Gagabirô (1984, João Bosco)
Quando do surgimento da canção “Papel Machê” aconteceu um impacto imediato e universal no jeito de fazer e interpretar canções. O próprio João Bosco estava se recriando a partir dela, assim entendo. Os versos encantadores de Capinam ganharam sonoridade diferenciada tanto em harmonia quanto na forma de interpretá-los. Não lembro de canção anterior de João Bosco ou de outro compositor com aquele jeito de sonorizar no violão e no canto. Mas além dessa mágica canção, os sambas “Jeitinho Brasileiro”, “Dois Mil e Índio” e “Pret-a-Porter de Tafetá” também ganham a cena. Esse último, inclusive, é vencedor de festival no Japão.

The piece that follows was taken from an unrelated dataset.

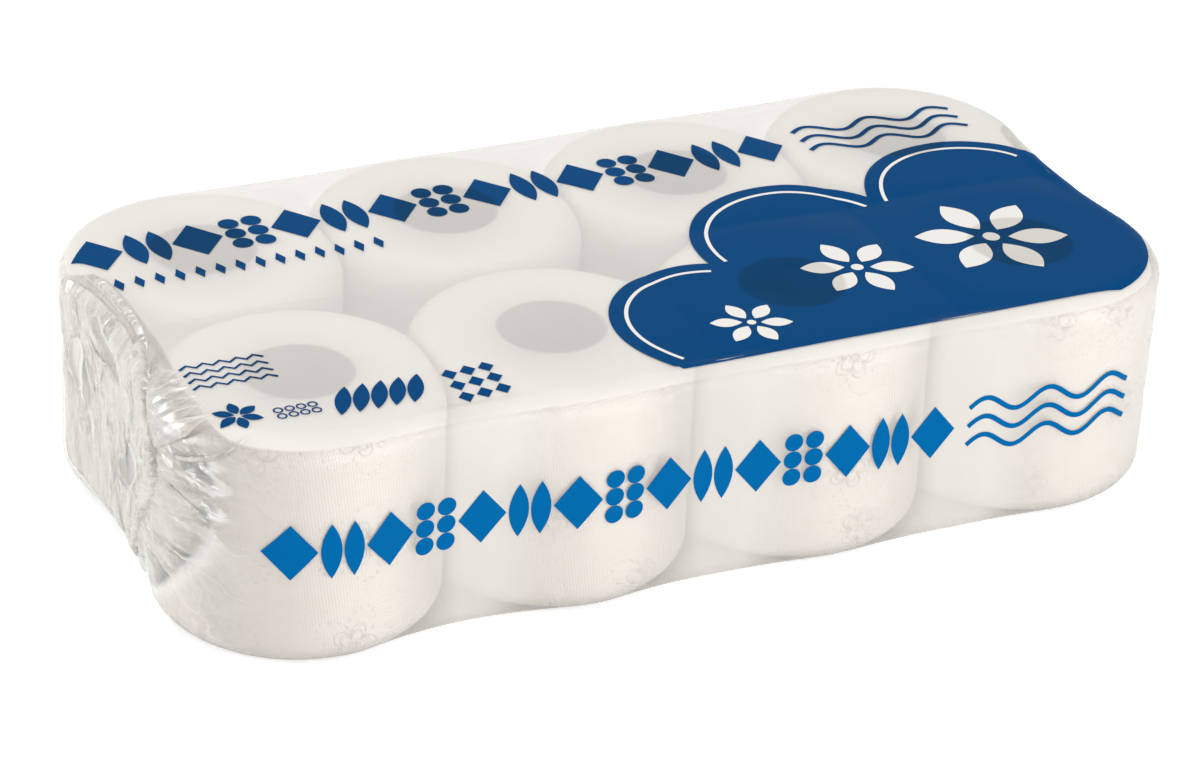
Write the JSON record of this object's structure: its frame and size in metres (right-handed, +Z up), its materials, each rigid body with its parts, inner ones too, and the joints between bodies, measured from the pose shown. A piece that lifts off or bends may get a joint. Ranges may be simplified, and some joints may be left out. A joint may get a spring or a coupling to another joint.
{
  "type": "toilet paper roll pack",
  "caption": "Flat pack of upright tissue rolls in two rows, wrapped tightly in clear plastic film with gathered, heat-sealed ends.",
  "frame": {"origin": "middle of the film's flat bottom face", "axes": "+X along the pack's long side, +Z up along the rolls' axes, front row towards -Y"},
  "size_m": [0.4384, 0.2252, 0.099],
  "materials": {
    "tissue": "matte",
    "core_board": "matte",
    "wrap_film": "gloss"
  },
  "bodies": {
    "root": {"roll_front_1": "tissue", "roll_front_2": "tissue", "roll_front_3": "tissue", "roll_front_4": "tissue", "roll_back_1": "tissue", "roll_back_2": "tissue", "roll_back_3": "tissue", "roll_back_4": "tissue", "core_front_1": "core_board", "core_front_2": "core_board", "core_front_3": "core_board", "core_front_4": "core_board", "core_back_1": "core_board", "core_back_2": "core_board", "core_back_3": "core_board", "core_back_4": "core_board", "film": "wrap_film"}
  },
  "joints": []
}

Existem outros discos de João Bosco que estão em minha memória musical, e ainda hoje interpreto várias canções desse grande artista brasileiro. Poderia citar “Jade”, “O Bêbado e A Equilibrista”, “Corsário”, “O Rancho da Goiabada”, entre outras que não estão nesse disco. Enfim, é muito difícil fazer escolhas mas a trajetória criativa de João Bosco, ao se depurar como “Papel Machê” revolucionou a MPB evolutiva de forma muito intensa e rica. João é influenciador de uma nova linguagem harmônica com estética pessoal e utilizando o falsete com proficiência. Uma de suas influências está em meu bolero “Náufragos de Amar”, que se relaciona um pouco com “Dois Pra Lá Dois Pra Cá” e com o próprio “Papel Machê”, impregnado em meu contexto musical. João Bosco é simplesmente espetacular.